Little Blue Heron immature 20101223

While returning from our walk, Mary Lou and I saw a flock of Tree Swallows about 1/4 of a mile ahead. They looked like a huge smoke plume. We were standing near the center of the graded and unpaved westernmost section of Miramar Parkway/SW 196th Avenue. The flock spread across about 90 degrees of the eastern horizon (from about 11 o’clock to 2 o’clock, above high grass on 4 foot levees and some distant small trees) in front and to our right. The flock actually faded into the horizon to our right front quarter and also into the distance directly in front of us.

Is it possible to estimate the number of birds in this flock? (click on the photo to see all five original photos):

Tree Swallow Sample 1 - 083310AM

My camera has a 420 mm telephoto system (300mm f/4 with a 1.4x extender). I did not have a wide angle lens. I estimate that my camera’s field of view included about 10 degrees of horizon and captured about half of the height of the column of birds. My photos included the lowest portion of the flock, where the birds were more densely aggregated.

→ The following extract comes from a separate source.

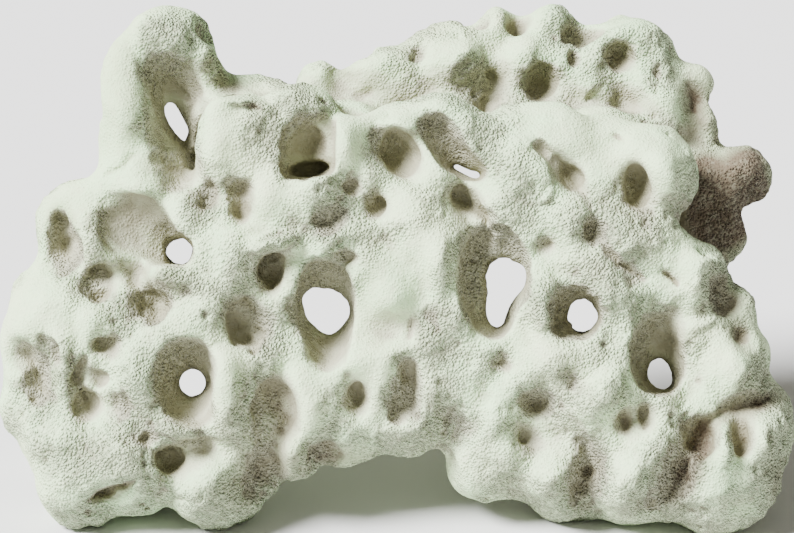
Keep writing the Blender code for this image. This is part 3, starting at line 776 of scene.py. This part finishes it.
# Where the skin is coarse and crumbly (1) and where it is smooth and powdery (0): patches all over, sides
# that turn away from the light, and marks where the real rock shows them: (across, down), half sizes, roll
# and how coarse, negative where it is smooth.
COARSE_MARKS = [
    ((88, 18), (16, 12), 0, 0.8), ((78, 34), (9, 9), 0, 0.3), ((84, 52), (10, 20), 0, -0.6),
    ((66, 114), (17, 15), 0, -1.4), ((100, 62), (4, 22), 0, 0.2), ((60, 46), (13, 36), 0, -1),
    ((36, 100), (15, 10), 0, -0.8), ((48, 112), (5, 18), 0, 0.9), ((112, 62), (11, 14), 0, -0.8),
    ((138, 72), (3.5, 18), 0, 0.9), ((154, 73), (10, 12), 0, -1.2), ((155, 52), (18, 7), 0, 1),
    ((174, 70), (8, 17), 0, -1), ((185, 75), (6, 14), 0, 0.9), ((100, 104), (12, 11), 0, 1),
    ((130, 103), (13, 8), -20, -0.8), ((164, 112), (15, 8), -40, 1), ((137, 121), (14, 5), -15, 1),
    ((120, 138), (8, 14), 30, 0.8), ((132, 170), (9, 16), 0, 0.8), ((196, 148), (17, 20), 0, -0.8),
    ((207, 122), (14, 10), 0, -0.6), ((218, 163), (14, 13), 0, 0.9), ((245, 182), (18, 12), 0, 0.8),
    ((88, 216), (16, 7), 0, 1), ((112, 190), (7, 20), 0, -0.7), ((88, 139), (14, 6), 10, 0.8),
    ((40, 232), (24, 14), 0, 0.7), ((28, 190), (12, 22), 0, 0.5), ((22, 158), (12, 14), 0, -0.4),
    ((106, 232), (16, 10), 0, -0.3), ((156, 205), (10, 16), 0, -0.5), ((180, 182), (12, 8), 0, -0.4),
    ((240, 70), (14, 10), 0, 0.6), ((300, 80), (20, 14), 0, -0.6), ((331, 84), (12, 20), 0, -0.5),
    ((165, 42), (14, 8), 0, -0.8), ((310, 108), (22, 12), 0, 0.3), ((324, 114), (6, 10), 0, 0.9),
    ((352, 138), (10, 10), 0, 0.3), ((296, 136), (18, 10), 0, 0.6), ((308, 168), (14, 16), 0, 0.4),
    ((290, 200), (18, 18), 0, 0.2), ((293, 242), (9, 22), 18, 1.1), ((342, 238), (9, 22), 28, 1.1),
    ((325, 225), (14, 12), 0, 0.6), ((376, 190), (12, 10), 0, 0.5), ((352, 184), (12, 12), 0, -0.3),
    ((262, 234), (16, 14), 0, 0.5), ((195, 103), (12, 12), 0, -0.5), ((176, 60), (14, 16), 0, -0.5),
    ((115, 72), (13, 12), 0, -0.6), ((200, 150), (16, 24), 0, -0.5), ((165, 46), (10, 6), 0, -0.5),
    ((45, 240), (22, 14), 0, -0.3), ((328, 40), (8, 14), 0, 0.8), ((300, 34), (10, 10), 0, 0.4),
    ((236, 30), (24, 8), 0, 0.2), ((278, 60), (20, 6), 0, -0.4), ((384, 236), (10, 12), 0, 0.7),
    ((68, 200), (8, 14), 0, 0.5), ((62, 158), (8, 12), 0, 0.8), ((240, 92), (12, 8), 0, -0.3),
    ((270, 150), (8, 12), 0, 0.7),
]
COARSE_REACH = 1.45
COARSE_WANDER = 3
COARSE_PATCH = 34 * MM
SMALL_PATCH = 13 * MM
PATCHES_COUNT = 0.8
SHADE_COUNTS = 0.7
SHADE_FROM = 0.55
COARSE_BETWEEN = (-0.35, 0.75)
LIT_FROM = Vector((-0.64, -0.27, 0.72)).normalized()


def step_between(values, low, high):
    """0 below low, 1 above high, and smooth between."""
    share = np.clip((values - low) / (high - low), 0, 1)
    return share * share * (3 - 2 * share)


def coarse_and_shaded_at(thing):
    places = places_of(thing)
    normals = normals_of(thing)
    across, down, _ = on_sheet(places)
    facing = np.clip(normals @ np.array(TOWARD) * 2, 0, 1)
    patches = noise_at(places, COARSE_PATCH, 5.0) + 0.5 * noise_at(places, SMALL_PATCH, 2.0)
    across, down = across + COARSE_WANDER * patches, down - COARSE_WANDER * patches
    marks = on_marks(across, down, COARSE_MARKS, COARSE_REACH) * facing
    # Sides turned from the light count as coarse. The skin is made coarser there, and the colour paints them
    # darker: painted shade.
    turned_away = (SHADE_FROM - normals @ np.array(LIT_FROM)) * facing
    return step_between(PATCHES_COUNT * patches + marks + SHADE_COUNTS * turned_away, *COARSE_BETWEEN)


# Slow swells, worn edges and crumbs, all in millimetres. The last two kinds are higher where the skin is
# coarse: height on smooth skin, how much is added on coarse skin, length, and where the noise starts.
SLOW_SWELL = 1.1
SLOW_SWELL_LENGTH = 18 * MM
RIDGE_LENGTH = 12 * MM
RIDGE_BEND = 3 * MM
RIDGE = 0.45
COARSE_RIDGE = 0.6
CRUMBS = [(0.2, 1.0, 6.5 * MM, 1.0), (0.04, 0.8, 3.2 * MM, 2.5)]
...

I took five non-overlapping photos from nearly adjacent sections of the flock, mostly in front of me, during a 9 second interval (08:33:10 to 08:33:19).  My long lens so limited the field that my 5 photos could not have covered more than 10% of the entire flock– possibly as little as 5%.

I selected one photo that was fairly representative of the five shots, taken in about the center point of the flock. This photo was cropped lightly down to screen size (88.9% of original size) and sharpened in Picasa. Using Paint.net, I re-sized my photo to 110 x 87 cm, or 9570 sq cm. I then outlined four 20 x 20 cm squares (400 sq cm each, for a total area of 1600 sq cm) diagonally across a representative sample of the photo, lightly colored each square, then greatly enlarged the image on the computer screen, and counted the number of birds (mostly specks) within each square.

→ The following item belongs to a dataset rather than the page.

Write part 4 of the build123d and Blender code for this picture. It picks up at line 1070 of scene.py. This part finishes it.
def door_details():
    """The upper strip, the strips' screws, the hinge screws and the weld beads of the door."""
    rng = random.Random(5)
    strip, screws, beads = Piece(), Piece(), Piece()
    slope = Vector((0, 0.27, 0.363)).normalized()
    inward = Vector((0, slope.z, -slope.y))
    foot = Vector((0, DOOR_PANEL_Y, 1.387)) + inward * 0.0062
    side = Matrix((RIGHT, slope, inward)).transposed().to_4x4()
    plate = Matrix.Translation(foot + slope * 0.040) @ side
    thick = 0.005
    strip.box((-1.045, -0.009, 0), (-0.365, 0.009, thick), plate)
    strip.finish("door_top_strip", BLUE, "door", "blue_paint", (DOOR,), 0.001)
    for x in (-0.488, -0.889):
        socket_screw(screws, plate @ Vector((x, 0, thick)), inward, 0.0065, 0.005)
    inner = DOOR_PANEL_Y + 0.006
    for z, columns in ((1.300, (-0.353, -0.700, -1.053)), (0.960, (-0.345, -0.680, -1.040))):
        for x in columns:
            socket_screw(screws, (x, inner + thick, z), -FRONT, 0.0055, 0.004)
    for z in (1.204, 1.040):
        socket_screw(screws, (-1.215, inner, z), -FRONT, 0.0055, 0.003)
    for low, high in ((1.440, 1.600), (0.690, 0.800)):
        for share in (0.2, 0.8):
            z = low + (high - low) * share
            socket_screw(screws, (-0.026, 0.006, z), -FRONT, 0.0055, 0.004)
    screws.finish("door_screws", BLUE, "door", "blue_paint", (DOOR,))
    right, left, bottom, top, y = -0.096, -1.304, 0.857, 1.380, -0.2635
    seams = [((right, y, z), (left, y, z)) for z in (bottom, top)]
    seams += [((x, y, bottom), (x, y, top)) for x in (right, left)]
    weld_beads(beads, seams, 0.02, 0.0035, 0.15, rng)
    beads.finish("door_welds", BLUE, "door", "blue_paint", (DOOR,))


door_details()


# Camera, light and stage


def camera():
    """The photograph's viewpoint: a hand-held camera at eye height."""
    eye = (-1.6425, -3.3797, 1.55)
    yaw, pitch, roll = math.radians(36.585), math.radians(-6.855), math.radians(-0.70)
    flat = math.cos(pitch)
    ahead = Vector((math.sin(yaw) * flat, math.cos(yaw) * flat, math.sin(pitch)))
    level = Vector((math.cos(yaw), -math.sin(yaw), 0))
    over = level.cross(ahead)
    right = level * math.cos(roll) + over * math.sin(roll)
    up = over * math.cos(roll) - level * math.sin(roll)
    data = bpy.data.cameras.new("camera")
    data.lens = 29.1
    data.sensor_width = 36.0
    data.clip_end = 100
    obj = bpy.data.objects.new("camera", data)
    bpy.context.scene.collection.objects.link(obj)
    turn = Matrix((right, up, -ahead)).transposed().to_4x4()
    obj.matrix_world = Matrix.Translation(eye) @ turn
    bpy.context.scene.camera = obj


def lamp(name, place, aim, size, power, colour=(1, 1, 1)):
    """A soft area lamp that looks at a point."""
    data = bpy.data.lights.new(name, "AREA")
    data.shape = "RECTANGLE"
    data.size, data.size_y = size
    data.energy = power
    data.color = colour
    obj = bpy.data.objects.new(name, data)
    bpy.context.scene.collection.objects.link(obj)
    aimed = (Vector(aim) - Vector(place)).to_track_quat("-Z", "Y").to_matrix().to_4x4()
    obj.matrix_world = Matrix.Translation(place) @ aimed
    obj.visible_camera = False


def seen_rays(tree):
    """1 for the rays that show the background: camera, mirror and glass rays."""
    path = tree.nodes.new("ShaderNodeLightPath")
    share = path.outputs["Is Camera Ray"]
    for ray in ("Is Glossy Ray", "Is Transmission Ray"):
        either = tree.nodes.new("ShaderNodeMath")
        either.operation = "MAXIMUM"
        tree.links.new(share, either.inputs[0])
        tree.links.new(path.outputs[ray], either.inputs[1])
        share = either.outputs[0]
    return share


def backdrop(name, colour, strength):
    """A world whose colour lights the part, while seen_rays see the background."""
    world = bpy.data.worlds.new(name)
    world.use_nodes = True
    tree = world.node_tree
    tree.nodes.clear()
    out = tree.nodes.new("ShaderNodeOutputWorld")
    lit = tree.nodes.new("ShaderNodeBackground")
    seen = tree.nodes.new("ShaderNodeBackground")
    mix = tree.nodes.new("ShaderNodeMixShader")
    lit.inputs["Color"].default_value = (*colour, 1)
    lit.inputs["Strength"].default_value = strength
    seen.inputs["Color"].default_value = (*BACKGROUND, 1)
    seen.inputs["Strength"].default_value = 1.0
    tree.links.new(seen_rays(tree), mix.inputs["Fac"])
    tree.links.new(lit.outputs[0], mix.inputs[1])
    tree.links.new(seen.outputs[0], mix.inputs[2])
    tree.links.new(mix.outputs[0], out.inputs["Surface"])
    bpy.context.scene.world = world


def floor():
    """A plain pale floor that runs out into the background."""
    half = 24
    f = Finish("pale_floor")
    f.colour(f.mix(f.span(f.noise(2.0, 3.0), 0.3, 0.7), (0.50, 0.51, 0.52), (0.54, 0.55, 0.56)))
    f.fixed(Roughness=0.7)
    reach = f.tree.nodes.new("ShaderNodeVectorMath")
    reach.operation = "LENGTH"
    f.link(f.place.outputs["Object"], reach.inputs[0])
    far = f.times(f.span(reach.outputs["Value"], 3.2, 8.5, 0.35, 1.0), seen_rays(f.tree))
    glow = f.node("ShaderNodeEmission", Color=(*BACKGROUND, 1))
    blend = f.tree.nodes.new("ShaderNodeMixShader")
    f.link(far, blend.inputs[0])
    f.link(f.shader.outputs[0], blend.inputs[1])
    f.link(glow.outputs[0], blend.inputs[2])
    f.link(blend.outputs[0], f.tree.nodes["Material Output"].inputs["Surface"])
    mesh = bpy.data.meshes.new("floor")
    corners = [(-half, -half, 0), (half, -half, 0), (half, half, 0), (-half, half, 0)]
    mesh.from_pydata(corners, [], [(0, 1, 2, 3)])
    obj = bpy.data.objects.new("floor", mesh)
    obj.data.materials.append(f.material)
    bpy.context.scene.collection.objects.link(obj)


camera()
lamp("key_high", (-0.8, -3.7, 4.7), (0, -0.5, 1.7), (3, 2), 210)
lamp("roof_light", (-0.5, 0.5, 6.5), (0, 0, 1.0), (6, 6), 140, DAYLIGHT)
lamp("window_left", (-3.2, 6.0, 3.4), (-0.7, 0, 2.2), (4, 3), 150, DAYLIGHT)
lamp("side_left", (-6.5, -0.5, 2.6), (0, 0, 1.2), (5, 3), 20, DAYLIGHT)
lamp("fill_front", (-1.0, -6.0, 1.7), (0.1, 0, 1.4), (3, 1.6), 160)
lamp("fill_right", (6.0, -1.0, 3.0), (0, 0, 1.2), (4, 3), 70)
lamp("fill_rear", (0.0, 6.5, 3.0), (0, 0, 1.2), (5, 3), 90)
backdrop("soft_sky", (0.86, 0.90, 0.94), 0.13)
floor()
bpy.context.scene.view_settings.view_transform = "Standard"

I counted the birds in each of the four colored squares:

Tree SwallowGRID110x87

From the upper left, the 4 squares respectively contained  126, 206, 320 and 260 birds, for a total of 912 birds. This works out to 912 birds per 1600 sq cm, or 0.57 birds per square centimeter. Thus, the entire image contained approximately 5,455 birds (9570 sq cm x 0.57 birds/sq cm). If, in fact, my entire sample of 5 similar photos (27,275 birds) included only 50% of the flock, there were over 54,000 Tree Swallows in that single flight. If a quarter of the flock, it numbered 108,000 birds. I believe even this may be too conservative an estimate. If my impression is accurate, that the 5 photos only represented about 10% of the flock, there were a staggering 300,000 Tree Swallows in that seething cloud! At 21 grams apiece, the flock may have had a biomass of over 57 tons! This number, plus all those who were hidden under the high horizon to my right, as well as those that disappeared into the lower horizon (distant tall palm trees) in front.

As is usually the case, I wanted to hang around and take more photos, and Mary Lou decided to walk back home. A little ways ahead, as she rounded a bend in the gravel road, she froze to watch a small doe that had emerged from the high grass. This was about where the Bobcat had disappeared, so we wondered whether the cat had chased it out into the open:

Mary Lou near deer 20101223

Florida White-tails seem scrawny in comparison to those near our Illinois home:

White-tailed Deer 20101223

As it turned out, I was not finished with the swallows, or maybe they were not finished with me. I had taken a shortcut to the levee trail, in hopes of intercepting the doe as she returned to the wetlands. Sure enough, the deer crossed right in front of me, but did not give me time for another photo.

As I stood in a clear area on the levee, the huge flock of Tree Swallows reappeared, heading in from the Everglades, low and fast, straight towards my position:

Tree Swallows 5-20101223

As they flew over I could hear a chorus of soft chirps and the rush of wind in their wings. Almost on cue, the entire flock changed direction at once with a loud “woosh.” Perhaps unwisely, I remembered the David Sibley eGuide to the Birds of North America app in my iPod and played the Tree Swallow calls. Almost immediately, the swallows began to circle my position. The entire flock of thousands seemed to be suddenly headed my way! I kept repeating the calls of the species, and the density of swallows surrounding me steadily increased. They flew within a few feet of my head in a counter-clockwise pattern (do Southern Hemisphere swallows circle in the opposite direction?). Some were nearly at ground level.

Their cries now emerged from a surreal dizzying vortex with me at the center, nothing like anything I have ever before experienced (click on photo for more views):

Tree Swallows 4-20101223

For a long vertiginous moment, it seemed that the birds were suddenly frozen in place, so still in the sky, and it was I and the trail and the trees who were spinning, now clockwise.  I did not want the swallows to stop, but I felt a bit guilty for having excited them so. For minutes after I turned off the recorded calls, they continued to wheel around me. Even after I walked down off the levee toward home, I looked back to see the swallows, still circling my former position. 

Oh, how I regretted that I did not have my point-and-shoot camera to capture the depth, the expanse, the dynamics  of this flock of swallows. But it was an experience more spiritual than visual, to be felt, not seen. A photo is not enough.

2 Responses to “A Tree Swallow Vortex”

  1. kaholly Says:
    Oh, wow, that is just amazing. The entire walk was memorable, but the tree swallow experience is one in a million. One of those ‘time stood still’ moments. ~karen
  2. Gary Phillips Says:
    All great shots, but the bobcat even though he is retreating is impressive. Boom & Gary of The Vermilon River, Canada.